The most stable of structures is all around us. Try these activities to open your students’ eyes.
Manmade Triangles
Have students look for evidence of triangles around them. Examples include bicycles, electrical towers, sawhorses, camera tripods, stepladders, house rooflines and some of the shapes in geodesic domes. Experiment with triangles using drinking straws connected using string inside them, drawn together and tied in knot. You can easily make structures this way to test rigidity. Or have three students hold three meter sticks together in a triangle shape, versus four students holding four meter sticks. All they have to do is move around to show the difference in stability.
Abstract Triangles
Go a step further and have students find the not-so-obvious.
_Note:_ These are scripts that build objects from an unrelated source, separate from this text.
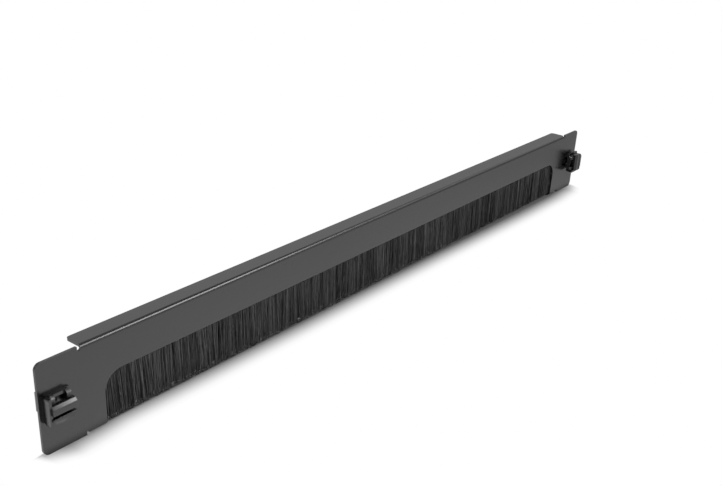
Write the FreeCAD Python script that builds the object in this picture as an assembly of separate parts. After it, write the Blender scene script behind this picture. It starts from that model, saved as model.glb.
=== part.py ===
import FreeCAD, Part
import os
from math import sin

# Brush strip panel for a 19 inch rack, one unit high. Millimetres, +Z up, +X along the panel,
# -Y towards the viewer. The origin lies on the plane of the rack's rails, midway between the
# two rack holes that the clips snap into, so the ears' rear faces are at y = 0.

# Folded sheet
panel_length = 482.0
panel_height = 44.0
sheet = 1.2
bend_radius = 0.8              # inside of every fold of the sheet
ear_corner_radius = 3.0
fold_start = 22.6              # from the panel's end to the top fold
return_start = 24.0            # from the panel's end to each bottom return
relief_width = 2.0             # slot beside each fold
relief_depth = 2.2
top_flange_depth = 10.3        # from the front face to the flange's rear edge
return_depth = 10.0            # the same for the two bottom returns
flange_corner_radius = 1.8

# Cable opening, open at the bottom
opening_to_end = 33.0          # from each side of the opening to the panel's end
opening_length = panel_length - 2 * opening_to_end
opening_corner_radius = 9.5

# Rack interface
rack_hole_to_end = 8.45        # from each hole's middle to the panel's end
rack_hole_pitch = panel_length - 2 * rack_hole_to_end
square_hole = 9.5
square_hole_corner = 0.4
rail_thickness = 2.0           # thickest rack rail that the clips reach behind

# Strip brush: folded channel, core wire and filaments doubled over the wire
channel_overlap = 4.0          # past each side of the opening
channel_length = opening_length + 2 * channel_overlap
channel_width = 4.8
channel_height = 7.0
channel_wall = 0.7
channel_corner_radius = 1.2
channel_above_opening = 1.5
crimp_height = 2.2
mouth_width = 2.4
core_wire_diameter = 1.6
filament_clearance = 0.05      # between the filament pack and the metal round it
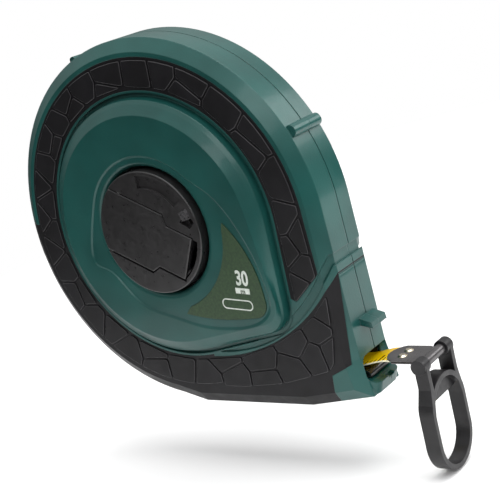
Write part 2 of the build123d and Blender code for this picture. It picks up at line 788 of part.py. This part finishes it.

Examples are a book opened and stood on edge, freestanding decorative floor screens, a crooked chair where only three legs touch the floor at once, an extension ladder leaning against a house, a pencil-hand-paper combination and the imaginary “kitchen triangle” of range, refrigerator and sink.
Variations on Themes
Beyond triangles, a widely used geometric shape is the trapezoid. An example is two chair legs connected by rungs, where the distance between the legs at the seat is shorter than the distance between the two legs at the floor. Have students compare the shapes, and find the similarities between triangles and trapezoids. Also, if triangles are so stable why aren’t airplane windows shaped like triangles? Will a circle always fit inside a triangle, touching all three sides?